President Obama nominated Hagel for his experience in government and the private sector, as well as his principled stances in containing our involvement in foreign wars. Most importantly, Hagel is needed to bring a fresh outlook regarding the role of the Pentagon in asserting American military power in the world, as well as in the all-important area of cost containment.
Hagel can look forward to right-sizing the Pentagon budget while recognizing the limitations of the notion of asserting America's military power to further the idea of Manifest Destiny. Another constraining factor impacts the Pentagon: nature itself. The eastern coastline of the United States has been under heavy assault from a number of major hurricanes and floods.
The aftermath of these natural disasters has required years of rebuilding and the active intervention of the Army Corps of Engineers.
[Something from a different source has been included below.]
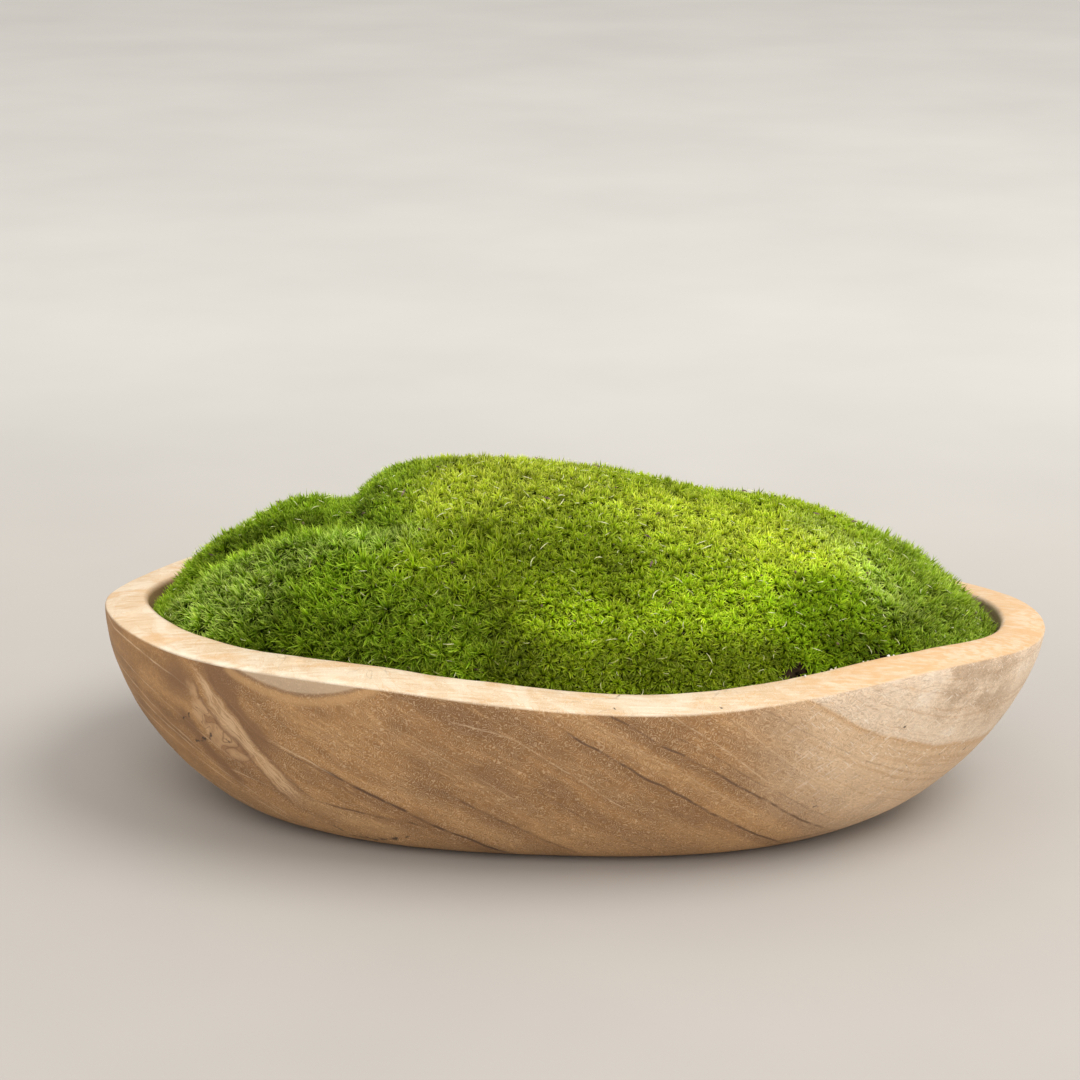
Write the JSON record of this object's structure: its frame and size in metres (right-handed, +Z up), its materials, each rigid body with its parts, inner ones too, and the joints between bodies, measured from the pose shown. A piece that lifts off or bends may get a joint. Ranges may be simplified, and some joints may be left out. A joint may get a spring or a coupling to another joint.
{
  "type": "moss bowl garden",
  "caption": "Oval bowl carved from one block of wood, filled with a soil mound that is covered edge to edge with cushions of living moss.",
  "frame": {"origin": "middle of the object's length and width, at the level of the surface that the bowl stands on", "axes": "+X along the bowl's length, towards its pale end; +Y towards the back, away from the camera; +Z up"},
  "size_m": [0.3988, 0.2412, 0.1397],
  "materials": {
    "wood": "hand-carved hardwood, sanded and lightly oiled, with a pale sapwood end and dark growth rings",
    "soil": "dark, moist and crumbly peat soil, matte",
    "moss": "dense living cushion moss of short upright leafy shoots, bright yellow-green"
  },
  "bodies": {
    "root": {"bowl": "wood", "soil": "soil", "moss_back_left": "moss", "moss_front_left": "moss", "moss_fold": "moss", "moss_crown": "moss", "moss_right_end": "moss"}
  },
  "joints": []
}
Recently, Hurricane Sandy proved to be unprecedented in the northeast corridor. Now, the Defense Department must consider the impact of weatherization as an important consideration in protecting citizens from great harm.
Right now, there are important foreign policy challenges in the world. Examples are the unwillingness of Iran to cooperate fully in eliminating its pursuit of nuclear weapons components and related technologies. Syria has had social unrest together with harsh governmental policies in recent years, yet Assad will not step down. In addition, North Korea has expressed interest in reunification with the South.
All of these issues, individually and collectively will pose considerable challenges to our diplomatic and defense efforts well into the future. Ultimately, the United States must discover the proper balance between diplomacy, the use of soft power, sanctions and an assertive military posture to deflect the challenges which the future will most certainly present. Lastly, Chuck Hagel will be running the Defense Department, if confirmed. The overall efforts in the execution of soft power and diplomacy will be done by the diplomatic team, as well as the new Secretary of State: John Kerry. Overall policy will be set by President Obama.